:: Recorded information

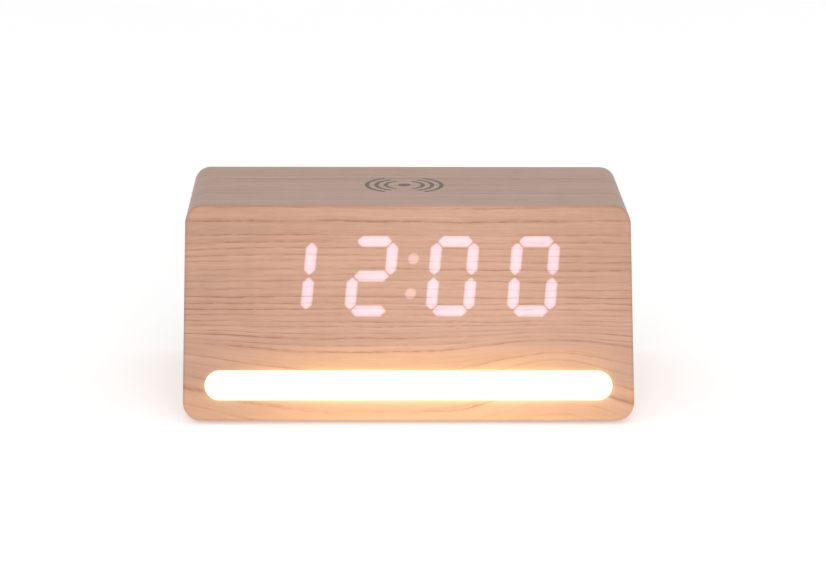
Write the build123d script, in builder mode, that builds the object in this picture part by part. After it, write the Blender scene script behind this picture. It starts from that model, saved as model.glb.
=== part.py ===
from build123d import *
import os
from math import atan2, cos, radians, sin, tan

# Wood-look alarm clock with a sloping front, a light bar and a charging top.
# Millimetres. X is the width, the front looks along -Y, and +Z is up. The origin is on the
# table, under the middle of the clock.

os.makedirs("parts", exist_ok=True)

# ---------------------------------------------------------------- driving dimensions

CASE_WIDTH = 150.0
CASE_HEIGHT = 66.0
BASE_DEPTH = 98.0
TOP_DEPTH = 65.0
CORNER_RADIUS = 5.8
RIM_RADIUS = 1.2
FOOT_HEIGHT = 1.2

FOIL = 0.5
WALL = 3.5
PANEL = 4.0
SEAM_DEPTH = 2.0

# Light bar, placed by its distance up the sloping front from the lower edge.
BAR_LENGTH = 135.7
BAR_HEIGHT = 10.3
BAR_S = 12.3
BAR_GAP = 0.1
BAR_PROUD = 0.3

# Display, placed the same way.
DISPLAY_X = 1.2
DISPLAY_S = 49.55
DIGIT_PITCH = 27.15
DIGIT_CENTRE_WIDTH = 12.5
SEGMENT_RISE = 11.93
SEGMENT_WIDTH = 3.6
SEGMENT_ROUNDING = 0.45
SEGMENT_GAP = 0.5
SLANT = 0.09
COLON_RADIUS = 1.8
WINDOW_X = 0.1
WINDOW_WIDTH = 104.5
WINDOW_HEIGHT = 29.0
WINDOW_GAP = 0.15
FILM = 0.2
FLANGE = 3.0
FLANGE_WIDTH = 124.0
FLANGE_HEIGHT = 38.0
FLANGE_SCREW_X = 118.6
FLANGE_SCREW_S = 28.0
BOARD = 1.6

# Charging mark and coil, placed by their distance behind the middle of the clock.
CHARGE_Y = 17.6
MARK_X = -0.85
MARK_DOT = 2.3
# Each wave as (radius, half angle).
MARK_WAVES = ((6.5, 66.0), (9.75, 62.0), (13.0, 59.0))
MARK_STROKE = 1.45
MARK_RECESS = 0.2
MARK_PAINT = 0.15
POCKET_RADIUS = 28.0
POCKET_DEPTH = 2.0

# Rear cover and the main board behind it.
REAR_RECESS = 2.0
COVER = 2.5
COVER_GAP = 0.2
POST_LENGTH = 7.5
MAIN_WIDTH = 90.0
MAIN_HEIGHT = 44.0
MAIN_Z = 34.0
SCREW_BLOCK = 10.0

# Controls, placed as they are seen from behind: (distance to the right, height).
BUTTON_Z = 46.0
BUTTON_SPOTS = {"set": -27.0, "up": -9.0, "down": 9.0, "light": 27.0}
BUTTON_RADIUS = 4.0
BUTTON_FLANGE = 4.9
BUTTON_CLEARANCE = 0.08
BUTTON_PROUD = 0.9
PLUNGER_RADIUS = 1.7
PLUNGER_CLEARANCE = 0.05
PLUNGER_TIP = 6.0
DOOR_SPOT = (-22.0, 25.0)
DOOR_RADIUS = 11.8
DOOR_THICK = 1.75
USB_SPOT = (30.0, 24.0)
BUZZER_SPOT = (6.0, 25.0)
MICROPHONE_SPOT = (17.0, 34.0)
SENSOR_SPOT = (-42.0, 33.0)

# Small screws, all pan head with a cross recess.
SMALL_SHANK = 1.0
SMALL_HEAD = 1.9
SMALL_HEAD_HEIGHT = 1.3
COVER_SHANK = 1.5
COVER_HEAD = 2.8
COVER_HEAD_HEIGHT = 1.6
# Shape of a head, in parts of its height or its radius.
HEAD_ROUNDING = 0.4
CROSS_DEPTH = 0.6
CROSS_SPAN = 1.2
CROSS_SLOT = 0.25

# ---------------------------------------------------------------- places worked out from them

TILT = atan2(BASE_DEPTH - TOP_DEPTH, CASE_HEIGHT)
RIM_SETBACK = RIM_RADIUS * (tan(TILT) + 1 / cos(TILT) - 1)
BACK_Y = (BASE_DEPTH - RIM_SETBACK) / 2
FRONT_Y = BACK_Y - BASE_DEPTH
BOTTOM_Z = FOOT_HEIGHT
TOP_Z = BOTTOM_Z + CASE_HEIGHT
MIDDLE_Z = BOTTOM_Z + CASE_HEIGHT / 2
CAVITY_WIDTH = CASE_WIDTH - 2 * (FOIL + WALL)
CAVITY_HEIGHT = CASE_HEIGHT - 2 * (FOIL + WALL)
CAVITY_RADIUS = CORNER_RADIUS - FOIL - WALL
FLOOR_Z = BOTTOM_Z + FOIL + WALL
CEILING_Z = TOP_Z - FOIL - WALL
PANEL_BACK = FOIL + PANEL
BOARD_DEPTH = PANEL_BACK + FLANGE
COVER_OUT = BACK_Y - REAR_RECESS
COVER_IN = COVER_OUT - COVER
MAIN_REAR = COVER_IN - POST_LENGTH
MAIN_FRONT = MAIN_REAR - BOARD

FACE = Plane(origin=(0, FRONT_Y, BOTTOM_Z), x_dir=(1, 0, 0), z_dir=(0, -cos(TILT), sin(TILT)))


def face_plane(depth):
    """The sloping front moved inwards by depth. Its y runs up the slope, its z points out."""
    return FACE.offset(-depth)


def rear_plane(y):
    """An upright plane seen from behind: its x runs to the right there, its z points back."""
    return Plane(origin=(0, y, 0), x_dir=(-1, 0, 0), z_dir=(0, 1, 0))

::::

Task details — Copy the material above verbatim.

Correct output —
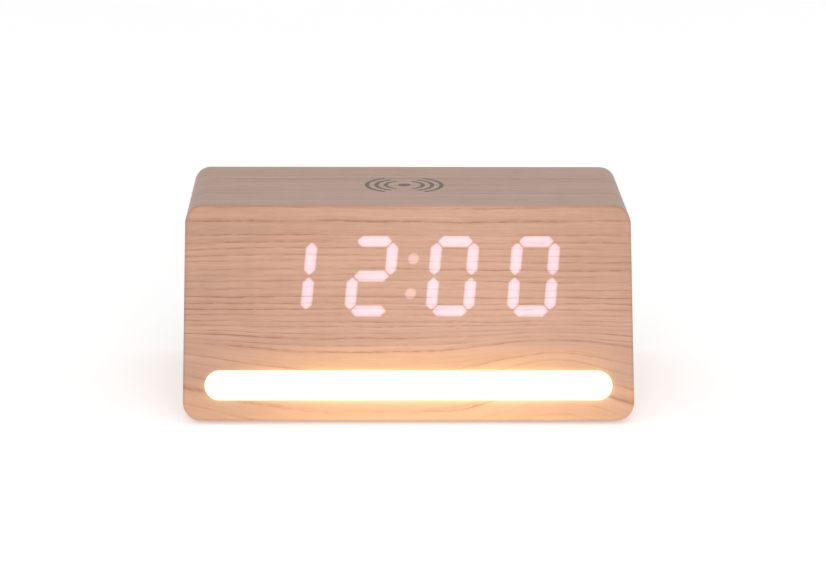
Write the build123d script, in builder mode, that builds the object in this picture part by part. After it, write the Blender scene script behind this picture. It starts from that model, saved as model.glb.
=== part.py ===
from build123d import *
import os
from math import atan2, cos, radians, sin, tan

# Wood-look alarm clock with a sloping front, a light bar and a charging top.
# Millimetres. X is the width, the front looks along -Y, and +Z is up. The origin is on the
# table, under the middle of the clock.

os.makedirs("parts", exist_ok=True)

# ---------------------------------------------------------------- driving dimensions

CASE_WIDTH = 150.0
CASE_HEIGHT = 66.0
BASE_DEPTH = 98.0
TOP_DEPTH = 65.0
CORNER_RADIUS = 5.8
RIM_RADIUS = 1.2
FOOT_HEIGHT = 1.2

FOIL = 0.5
WALL = 3.5
PANEL = 4.0
SEAM_DEPTH = 2.0

# Light bar, placed by its distance up the sloping front from the lower edge.
BAR_LENGTH = 135.7
BAR_HEIGHT = 10.3
BAR_S = 12.3
BAR_GAP = 0.1
BAR_PROUD = 0.3

# Display, placed the same way.
DISPLAY_X = 1.2
DISPLAY_S = 49.55
DIGIT_PITCH = 27.15
DIGIT_CENTRE_WIDTH = 12.5
SEGMENT_RISE = 11.93
SEGMENT_WIDTH = 3.6
SEGMENT_ROUNDING = 0.45
SEGMENT_GAP = 0.5
SLANT = 0.09
COLON_RADIUS = 1.8
WINDOW_X = 0.1
WINDOW_WIDTH = 104.5
WINDOW_HEIGHT = 29.0
WINDOW_GAP = 0.15
FILM = 0.2
FLANGE = 3.0
FLANGE_WIDTH = 124.0
FLANGE_HEIGHT = 38.0
FLANGE_SCREW_X = 118.6
FLANGE_SCREW_S = 28.0
BOARD = 1.6

# Charging mark and coil, placed by their distance behind the middle of the clock.
CHARGE_Y = 17.6
MARK_X = -0.85
MARK_DOT = 2.3
# Each wave as (radius, half angle).
MARK_WAVES = ((6.5, 66.0), (9.75, 62.0), (13.0, 59.0))
MARK_STROKE = 1.45
MARK_RECESS = 0.2
MARK_PAINT = 0.15
POCKET_RADIUS = 28.0
POCKET_DEPTH = 2.0

# Rear cover and the main board behind it.
REAR_RECESS = 2.0
COVER = 2.5
COVER_GAP = 0.2
POST_LENGTH = 7.5
MAIN_WIDTH = 90.0
MAIN_HEIGHT = 44.0
MAIN_Z = 34.0
SCREW_BLOCK = 10.0

# Controls, placed as they are seen from behind: (distance to the right, height).
BUTTON_Z = 46.0
BUTTON_SPOTS = {"set": -27.0, "up": -9.0, "down": 9.0, "light": 27.0}
BUTTON_RADIUS = 4.0
BUTTON_FLANGE = 4.9
BUTTON_CLEARANCE = 0.08
BUTTON_PROUD = 0.9
PLUNGER_RADIUS = 1.7
PLUNGER_CLEARANCE = 0.05
PLUNGER_TIP = 6.0
DOOR_SPOT = (-22.0, 25.0)
DOOR_RADIUS = 11.8
DOOR_THICK = 1.75
USB_SPOT = (30.0, 24.0)
BUZZER_SPOT = (6.0, 25.0)
MICROPHONE_SPOT = (17.0, 34.0)
SENSOR_SPOT = (-42.0, 33.0)

# Small screws, all pan head with a cross recess.
SMALL_SHANK = 1.0
SMALL_HEAD = 1.9
SMALL_HEAD_HEIGHT = 1.3
COVER_SHANK = 1.5
COVER_HEAD = 2.8
COVER_HEAD_HEIGHT = 1.6
# Shape of a head, in parts of its height or its radius.
HEAD_ROUNDING = 0.4
CROSS_DEPTH = 0.6
CROSS_SPAN = 1.2
CROSS_SLOT = 0.25

# ---------------------------------------------------------------- places worked out from them

TILT = atan2(BASE_DEPTH - TOP_DEPTH, CASE_HEIGHT)
RIM_SETBACK = RIM_RADIUS * (tan(TILT) + 1 / cos(TILT) - 1)
BACK_Y = (BASE_DEPTH - RIM_SETBACK) / 2
FRONT_Y = BACK_Y - BASE_DEPTH
BOTTOM_Z = FOOT_HEIGHT
TOP_Z = BOTTOM_Z + CASE_HEIGHT
MIDDLE_Z = BOTTOM_Z + CASE_HEIGHT / 2
CAVITY_WIDTH = CASE_WIDTH - 2 * (FOIL + WALL)
CAVITY_HEIGHT = CASE_HEIGHT - 2 * (FOIL + WALL)
CAVITY_RADIUS = CORNER_RADIUS - FOIL - WALL
FLOOR_Z = BOTTOM_Z + FOIL + WALL
CEILING_Z = TOP_Z - FOIL - WALL
PANEL_BACK = FOIL + PANEL
BOARD_DEPTH = PANEL_BACK + FLANGE
COVER_OUT = BACK_Y - REAR_RECESS
COVER_IN = COVER_OUT - COVER
MAIN_REAR = COVER_IN - POST_LENGTH
MAIN_FRONT = MAIN_REAR - BOARD

FACE = Plane(origin=(0, FRONT_Y, BOTTOM_Z), x_dir=(1, 0, 0), z_dir=(0, -cos(TILT), sin(TILT)))


def face_plane(depth):
    """The sloping front moved inwards by depth. Its y runs up the slope, its z points out."""
    return FACE.offset(-depth)


def rear_plane(y):
    """An upright plane seen from behind: its x runs to the right there, its z points back."""
    return Plane(origin=(0, y, 0), x_dir=(-1, 0, 0), z_dir=(0, 1, 0))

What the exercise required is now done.